First, the magazine size restriction is ineffective. A gunman now has smaller magazines. He could just save up and buy more from his source. And a person planning to use a firearm for home defense would need to purchase more magazines.

Second, they only make firearms harder to obtain by legal methods. A person can still acquire a gun through illegal means. However, if a person is planning to buy a gun for home defense legally, he must go through a longer process. This involves obtaining a license, purchasing the gun and then waiting a week for a background check.

In short, the magazine restriction will not resolve the problem. Stricter background checks will not solve the issue either. We should instead have better security in public places like schools.

Thomas Coe
Hagerstown



Legend of Japanese invasion based on Yamamoto’s words


To the editor:

A while ago, in a letter to the editor, someone stated that students of history know that at the end of World War II, Japanese generals said the reason they did not invade the United States was because the population was armed. I am a student of history and I’ve never heard that.

I do know that any invasion force would have to be resupplied across 5,000 miles of ocean, and that for the last 900 miles any resupply fleet would be under attack by heavy bombers. For the last 400 miles, they would be under attack by both heavy bombers and light bombers. And for the last 180 miles, they would be under attack by heavy bombers, light bombers, torpedo bombers, dive bombers, fighters and submarines. For the last 15 to 20 miles, in addition to all of the previous, they would be under attack by shore-based, long-range artillery.

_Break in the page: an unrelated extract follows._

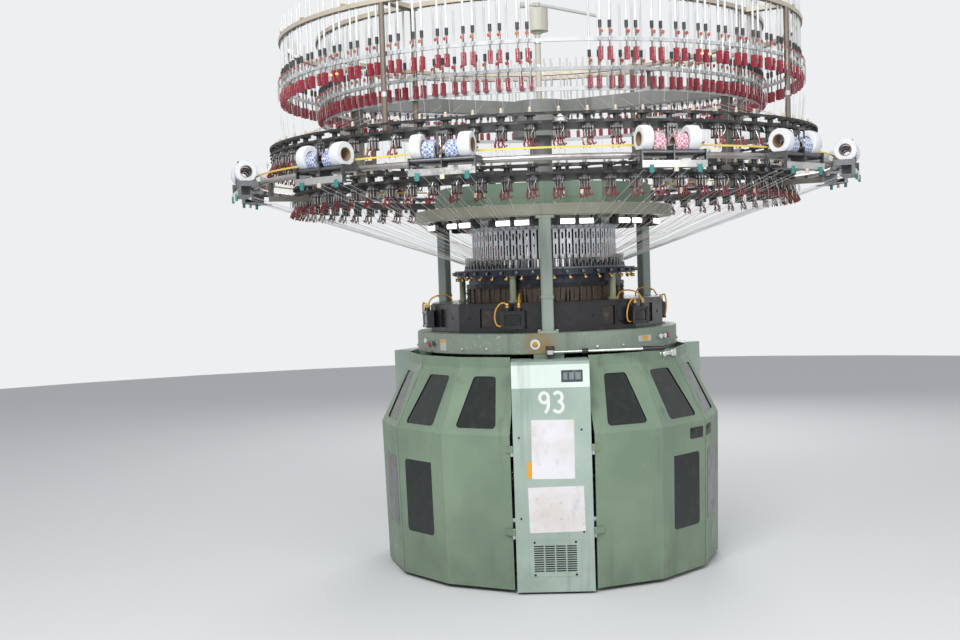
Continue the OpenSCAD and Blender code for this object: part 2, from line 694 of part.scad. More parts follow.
// Rings that carry feeders, pipe and roller units
arm_low = low_z - 20;
arm_up = up_z - 20;
low_bar = low_r - 48;
up_bar = up_r - 48;
module ring_posts() {
  color([0.4, 0.42, 0.42]) {
    for (a = [60, 180, 300]) az(a) {
      block(hang_w, hang_r - hang_w / 2, hang_r + hang_w / 2, arm_low, beam_z);
      block(34, hang_r, pipe_ring_r + 8, arm_low, low_z + 4);
      block(34, pipe_ring_r - 8, pipe_ring_r + 8, arm_low, pipe_z - pipe_r);
      block(34, hang_r, up_bar + 10, arm_up, up_z + 4);
    }
    ring(low_bar, low_bar + 12, low_z, low_z + bar_h, 144);
    ring(up_bar, up_bar + 12, up_z, up_z + bar_h, 144);
  }
}
module pipe_ring() {
  color([0.62, 0.62, 0.6]) translate([0, 0, pipe_z]) rotate_extrude($fn = 120)
    translate([pipe_ring_r, 0]) circle(pipe_r, $fn = 24);
}
module feeders_2d(r, s) {
  for (k = [0:feeders - 1]) rotate([0, 0, (k + 0.5) * 360 / feeders]) translate([0, -r]) circle(s, $fn = 16);
}
module feeder_layer(z0, h) { translate([0, 0, z0]) linear_extrude(h) children(); }
module feeder_ring(r, bar, z) {
  reach = r - bar - 4 - fit_gap / 2;
  feeder_layer(z - 40, 50) feeders_2d(r, 21);
  feeder_layer(z - 4, 4) feeders_2d(r, 27);
  feeder_layer(z + 10, 12) {
    feeders_2d(r, 18);
    for (k = [0:feeders - 1]) rotate([0, 0, (k + 0.5) * 360 / feeders])
      translate([-14, -r - 8]) square([28, reach]);
  }
  feeder_layer(z + 22, 16) feeders_2d(r, pulley_r);
  feeder_layer(z + 38, 20) feeders_2d(r, 13);
  feeder_layer(z + 58, 16) feeders_2d(r, pulley_r);
  feeder_layer(z + 74, 10) feeders_2d(r, 8);
}
module lower_feeder_ring() { color([0.25, 0.26, 0.27]) feeder_ring(low_r, low_bar, low_z); }
module upper_feeder_ring() { color([0.25, 0.26, 0.27]) feeder_ring(up_r, up_bar, up_z); }
module feeder_belts() {
  color([0.07, 0.07, 0.07]) for (p = [[low_r, low_z], [up_r, up_z]], d = [24, 60])
    ring(p[0] + pulley_r + run, p[0] + pulley_r + run + belt_t, p[1] + d, p[1] + d + 12, 144);
}
module unit_frame() {
  r0 = pipe_ring_r - 18;
  r1 = unit_r + 48;
  side = unit_w / 2 - 3;
  pipe_y = sqrt(pow(pipe_ring_r, 2) - pow(side, 2));
  for (s = [-1, 1]) translate([s * side - 3, 0, 0]) difference() {
    rotate([90, 0, 90]) linear_extrude(6) polygon([[-r0 + 10, pipe_z - 20], [-r0 + 10, pipe_z + 1],
      [-pipe_y - 16, pipe_z + 1], [-pipe_y - 22, pipe_z + 16], [-r1, pipe_z + 16], [-r1, pipe_z - 60],
      [-r1 + 18, pipe_z - 60], [-r1 + 18, pipe_z - 12], [-pipe_y - 24, pipe_z - 12], [-pipe_y - 18, pipe_z - 20]]);
    translate([-1, -pipe_y, pipe_z]) rotate([0, 90, 0]) cylinder(r = pipe_r + 0.6, h = 8, $fn = 32);
  }
  block(unit_w, pipe_ring_r + pipe_r + 22, r1, pipe_z - 60, pipe_z - 56);
  block(unit_w, r1 - 3, r1, pipe_z - 62, pipe_z - 32);
  for (d = [-1, 1]) translate([-unit_w / 2 + 2, -unit_r + d * roller_dr, roller_z])
    rotate([0, 90, 0]) cylinder(r = roller_r, h = unit_w - 4, $fn = 24);
  // wire guide plate in the middle
  block(5, pipe_ring_r + pipe_r + 22, unit_r + 44, pipe_z - 58, pipe_z + 34);
  translate([0, -unit_r - 30, pipe_z + 30]) difference() {
    translate([-24, 0, 0]) cube([48, 5, 94]);
    translate([-17, -1, 8]) cube([34, 7, 78]);
  }
}
module elastane_units() { color([0.2, 0.21, 0.22]) for (a = unit_az) az(a) unit_frame(); }
function seat_dz(r) = sqrt(pow(r + roller_r + run, 2) - pow(roller_dr, 2));
module spool(x, r, w, bore) {
  translate([x, -unit_r, roller_z + seat_dz(r)]) rotate([0, 90, 0]) difference() {
    cylinder(r = r, h = w, $fn = 48);
    translate([0, 0, -1]) cylinder(r = bore, h = w + 2, $fn = 24);
  }
}
module elastane_spools() {
  color([0.93, 0.93, 0.92]) for (a = unit_az) az(a) {
    spool(-unit_w / 2 + 16, spool_r, 55, spool_bore);
    spool(-unit_w / 2 + 78, sleeve_r, 40, spool_bore - 6);
    spool(30, sleeve_r, 40, spool_bore - 6);
    spool(unit_w / 2 - 71, spool_r, 55, spool_bore);
  }
}

// Stop motions and yarn tubes
function gap_pair(k) = (k == 0 || k == 1);
module row_2d(r) {
  for (k = [0:pairs - 1]) if (!gap_pair(k)) for (s = [-1, 1])
    rotate([0, 0, (k + 0.3) * 360 / pairs + s * 21.5 / r * 57.3]) translate([0, -r]) children();
}
module stop_row(r, z) {
  feeder_layer(z, 17) difference() { circle(r - 12, $fn = 144); circle(r - 18, $fn = 144); }
  feeder_layer(z - 84, 56) row_2d(r) translate([0, -3]) square([19, 24], center = true);
  feeder_layer(z - 30, 87) row_2d(r) circle(4, $fn = 16);
  feeder_layer(z + 3, 11) row_2d(r) translate([-4, 0]) square([8, 14]);
  feeder_layer(z + 55, 32) row_2d(r) circle(8, $fn = 16);
}
module stop_motions() {
  color([0.6, 0.12, 0.14]) {
    stop_row(row1_r, rail1_z);
    stop_row(row2_r, rail2_z);
  }
}
module stop_motion_frame() {
  rp1 = up_bar + 6;
  rp2 = row2_r - 36;
  color([0.5, 0.47, 0.43]) {
    for (a = stand_az) az(a) {
      translate([0, -rp1, up_z + bar_h]) cylinder(r = post_r, h = tube_ring_z - up_z - bar_h);
      translate([0, -rp2, up_z + bar_h + 8]) cylinder(r = post_r, h = tube_ring_z - up_z - bar_h - 8);
      block(20, rp2, rp1, up_z + bar_h + 8, up_z + bar_h + 30);
      block(26, rp2, row2_r - 18 - fit_gap, rail2_z, rail2_z + 17);
      block(26, row1_r - 12 + run, rp1, rail1_z - 2, rail1_z + 17);
      block(26, rp2, row2_r - 6, rail3_z, rail3_z + 20);
    }
    ring(row2_r - 18, row2_r - 12, rail3_z, rail3_z + 20, 144);
    for (r = [row1_r, row2_r]) ring(r - 14, r + 14, tube_ring_z, tube_ring_z + 22, 144);
    for (a = stand_az) az(a) block(40, row2_r - 50, row1_r + 14, tube_ring_z, tube_ring_z + 22);
  }
}
module yarn_tubes() {
  color([0.86, 0.84, 0.78]) {
    feeder_layer(rail1_z + 87, tube_top - rail1_z - 87) row_2d(row1_r) circle(5, $fn = 16);
    feeder_layer(rail2_z + 87, tube_top - rail2_z - 87) row_2d(row2_r) circle(5, $fn = 16);
  }
}

// Rotating group: gear, needle cylinder, fabric take-down
roller_y = 41;
td_roller_r = 38;
td_z = 640;
td_x = 330;
module gear_2d(n, add, ded) {
  pr = gear_m * n / 2;
  p = 360 / n;
  polygon([for (k = [0:n - 1], q = [[-0.36, -ded], [-0.11, add], [0.11, add], [0.36, -ded]])
    [(pr + q[1]) * cos((k + q[0]) * p), (pr + q[1]) * sin((k + q[0]) * p)]]);
}
module main_gear() {
  color([0.4, 0.4, 0.42]) translate([0, 0, gear_z]) linear_extrude(gear_b) difference() {
    gear_2d(gear_n, 6, 10);
    circle(cyl_r - cyl_wall + 20, $fn = 96);
  }
}
module drive_pinion() {
  color([0.5, 0.5, 0.52]) translate([0, drive_y, 0]) {
    translate([0, 0, gear_z]) linear_extrude(gear_b) rotate([0, 0, 180 / pinion_n]) gear_2d(pinion_n, 6, 10);
    translate([0, 0, bed_z0 - 60]) cylinder(r = shaft_r, h = gear_z - bed_z0 + 62);
  }
}
module drive_motor() {
  color([0.35, 0.42, 0.45]) translate([0, drive_y, 0]) difference() {
    union() {
      translate([0, 0, bed_z0 - 14]) cylinder(r = motor_r, h = 14);
      translate([0, 0, bed_z0 - motor_h]) cylinder(r = motor_r - 10, h = motor_h - 10);
      for (k = [0:11]) rotate([0, 0, 30 * k]) translate([0, -3, bed_z0 - motor_h + 20])
        cube([motor_r - 4, 6, motor_h - 80]);
      translate([0, 0, bed_z0 - motor_h - 20]) cylinder(r = motor_r - 16, h = 30);
    }
    translate([0, 0, bed_z0 - 62]) cylinder(r = shaft_r + fit, h = 80);
  }
}
module needle_cylinder() {
  n = 72;
  color([0.66, 0.67, 0.68]) translate([0, 0, gear_z + gear_b]) difference() {
    union() {
      cylinder(r = cyl_r, h = cyl_top - gear_z - gear_b, $fn = 120);
      cylinder(r = cyl_r + 45, h = 20, $fn = 120);
    }
    translate([0, 0, -1]) cylinder(r = cyl_r - cyl_wall, h = 600, $fn = 120);
    for (k = [0:n - 1]) az(360 / n * k) block(3, cyl_r - 3, cyl_r + 5, 220, 400);
  }
}
module takedown_frame() {
  zt = gear_z;
  color([0.42, 0.45, 0.46]) difference() {
    union() {
      ring(cyl_r - cyl_wall + 20, shelf_r - 5, zt - 30, zt);
      for (s = [-1, 1]) {
        translate([s > 0 ? td_x : -td_x - 20, -140, td_z - 360]) cube([20, 280, 400]);
        translate([s > 0 ? td_x : -td_x - 20, -50, td_z]) cube([20, 100, zt - 14 - td_z]);
        translate([s > 0 ? td_x : -td_x - 90, -50, zt - 30]) cube([90, 100, 16]);
      }
      translate([-td_x, -120, td_z - 350]) cube([2 * td_x, 16, 50]);
      translate([-td_x, 104, td_z - 350]) cube([2 * td_x, 16, 50]);
    }
    for (s = [-1, 1]) translate([-td_x - 30, s * roller_y, td_z]) rotate([0, 90, 0])
      cylinder(r = 15 + fit, h = 2 * td_x + 60);
    translate([-td_x - 30, 0, td_z - 220]) rotate([0, 90, 0]) cylinder(r = 12 + fit, h = 2 * td_x + 60);
  }
}
module td_roller(y, r, j, z) {
  translate([0, y, z]) rotate([0, 90, 0]) {
    translate([0, 0, -td_x + 3]) cylinder(r = r, h = 2 * td_x - 6);
    translate([0, 0, -td_x - 24]) cylinder(r = j, h = 2 * td_x + 48);
  }
}

levelling_feet();
leg_frame();
leg_covers();
vent_grille();
door_hinges();
door_right(0);  // door_front_right
door_left(0);  // door_front_left
door_left(120);  // door_rear_right_a
door_right(120);  // door_rear_right_b
door_left(240);  // door_rear_left_a
door_right(240);  // door_rear_left_b
window_set();  // windows_front_right
mirror([1, 0, 0]) window_set();  // windows_front_left
az(120) mirror([1, 0, 0]) window_set();  // windows_rear_right_a
az(120) window_set();  // windows_rear_right_b
az(240) mirror([1, 0, 0]) window_set();  // windows_rear_left_a
az(240) window_set();  // windows_rear_left_b
bed_ring();
button(0, [0.9, 0.9, 0.88]);  // button_left_white
button(1, [0.8, 0.1, 0.1]);  // button_left_red
button(2, [0.1, 0.1, 0.1]);  // button_left_black
button(3, [0.9, 0.9, 0.88]);  // button_right_white_a
button(4, [0.9, 0.9, 0.88]);  // button_right_white_b
button(5, [0.8, 0.1, 0.1]);  // button_right_red
lever_bracket();
hand_lever();
actuator_casing();
actuator_boxes();
signal_cables();
support_posts();
cam_ring();
sinker_plate();
yarn_finger_ring();
striper_ring();
taut_yarns();
columns();
upper_ring();
work_lights();
top_housing();
beam_star();
fan_motor();
fan_arm();
ring_posts();
pipe_ring();
elastane_units();
elastane_spools();
lower_feeder_ring();
upper_feeder_ring();
feeder_belts();
stop_motion_frame();
stop_motions();
yarn_tubes();
main_gear();
needle_cylinder();
takedown_frame();
color("dimgray") td_roller(-roller_y, td_roller_r, 15, td_z);  // takedown_roller_front
color("dimgray") td_roller(roller_y, td_roller_r, 15, td_z);  // takedown_roller_back
color("silver") td_roller(0, 30, 12, td_z - 220);  // cloth_bar
drive_pinion();
drive_motor();
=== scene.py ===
# %% [markdown]
# # A large circular knitting machine
# This notebook dresses an already engineered machine. The solids come in as a fixed frame,
# and each cell below adds one finish or one set of small pieces. Everything is in metres,
# the machine's axis is Z, and the front faces -Y.

# %% Load the engineered machine
import math

import bmesh
import bpy
import numpy as np
from mathutils import Matrix


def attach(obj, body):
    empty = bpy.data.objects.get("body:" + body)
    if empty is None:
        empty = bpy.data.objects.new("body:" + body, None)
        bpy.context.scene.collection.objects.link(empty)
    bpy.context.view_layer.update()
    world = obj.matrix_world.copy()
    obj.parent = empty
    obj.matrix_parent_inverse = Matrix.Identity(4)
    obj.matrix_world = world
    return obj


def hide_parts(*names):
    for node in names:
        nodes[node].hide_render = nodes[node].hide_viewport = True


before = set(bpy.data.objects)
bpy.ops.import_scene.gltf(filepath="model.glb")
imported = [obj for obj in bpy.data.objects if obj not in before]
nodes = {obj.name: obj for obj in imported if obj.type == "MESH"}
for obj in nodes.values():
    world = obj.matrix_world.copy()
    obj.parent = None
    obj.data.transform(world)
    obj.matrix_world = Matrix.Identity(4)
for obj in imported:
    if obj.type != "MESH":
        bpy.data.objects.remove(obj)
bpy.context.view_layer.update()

# %% [markdown]
# ## The camera
# The view was worked out from the machine itself: level rings show as ellipses, and their
# widths and heights fix where the camera stood. A focal length in pixels turns into a lens
# by the ratio of sensor width to picture width.

# %% Camera
PICTURE_W, FOCAL_PX = 960, 1249.0
SENSOR_MM = 36.0
CAMERA_SPOT = (-0.0903, -6.859, 1.5876)
CAMERA_TURNS = (-0.0397, -0.0425, -0.0325)  # yaw, pitch and roll in radians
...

A friend of mine told me the legend of the Japanese planning an invasion is based on a comment made by (Admiral Isoroku) Yamamoto. He said, “For us to win this war, we will have to negotiate the treaty in the White House.” The meaning of the statement was that the war was hopeless. American propaganda took the statement as a threat against us to enrage our people.

Russell Williams
Hagerstown


Presidents Day about much more than sales


To the editor:

It’s Monday, Feb. 18, 2013. Did I miss something this morning in The Herald-Mail? Today is Presidents Day, a holiday for most government agencies and many businesses and organizations. The only mention I saw in the paper this morning was on page B16 … “This is Presidents Day.”

Presidents Day is more than stores having another sale. It is an opportunity for all Americans to, if only for five minutes, reflect on and honor the greatness of our past presidents.

It was established to honor the birthday of George Washington (Feb. 22), our first president. When the birthday of Abraham Lincoln (Feb.12) was combined, the holiday became Presidents Day.

What an opportunity for the local newspaper to at least have an article about the history of Presidents Day. What did I see, however? Nothing. Only the four words on page B16.

We wonder why our country is declining; why the morals and ethics are in disarray; why no one cares about history; why there seems to be only love of self; why there is little pride left, especially among younger generations.

Perhaps if we start to make our citizens aware of our past and the greatness of our country and its beginnings, we will, in some small way, start to rekindle the pride that is waning.

I am not suggesting we not go to the mall or buy a new car on this special day, but I am suggesting we remember why we have that opportunity to do so — the freedom our great forefathers fought hard for us to have, hold and maintain.